Active Learning for Node Classification in Assortative and Disassortative Networks
Cristopher Moore, Xiaoran Yan, Yaojia Zhu, Jean-Baptiste Rouquier,, Terran Lane

TL;DR
This paper introduces an active learning algorithm for node classification in networks that effectively handles both assortative and disassortative structures without prior assumptions about connection patterns.
Contribution
The authors develop a novel information-theoretic active learning method that adapts to various network structures for accurate node label prediction.
Findings
Performs well on social, linguistic, and ecological networks
No assumptions about class connectivity patterns required
Effective in both assortative and disassortative networks
Abstract
In many real-world networks, nodes have class labels, attributes, or variables that affect the network's topology. If the topology of the network is known but the labels of the nodes are hidden, we would like to select a small subset of nodes such that, if we knew their labels, we could accurately predict the labels of all the other nodes.
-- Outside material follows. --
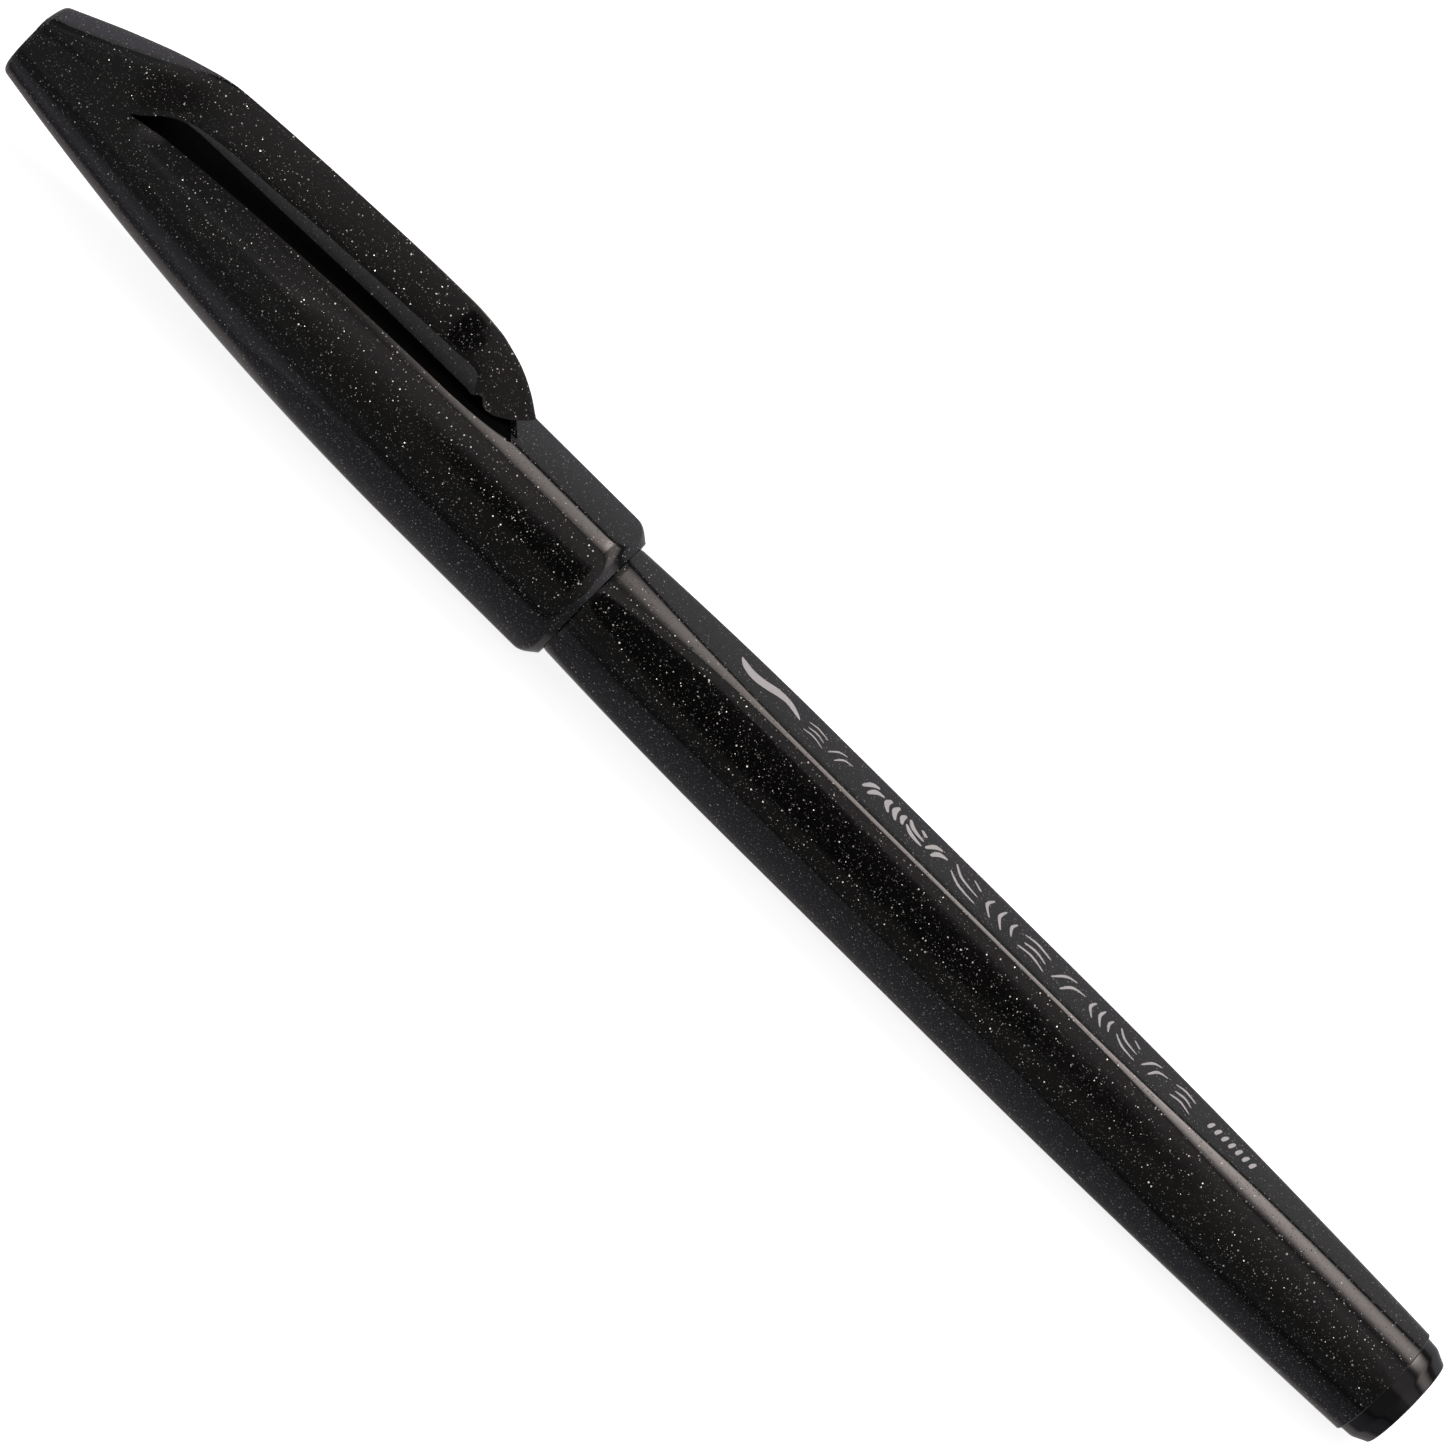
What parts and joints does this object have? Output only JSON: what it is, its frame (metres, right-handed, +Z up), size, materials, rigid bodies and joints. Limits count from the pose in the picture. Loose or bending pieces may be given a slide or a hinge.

We develop an active learning algorithm for this problem which uses information-theoretic techniques to choose which nodes to explore. We test our algorithm on networks from three different domains: a social network, a network of English words that appear adjacently in a novel, and a marine food web. Our algorithm makes no initial assumptions about how the groups connect, and performs well even when faced with quite general types of network structure. In particular, we do not assume that nodes of the same class are more likely to be connected to each…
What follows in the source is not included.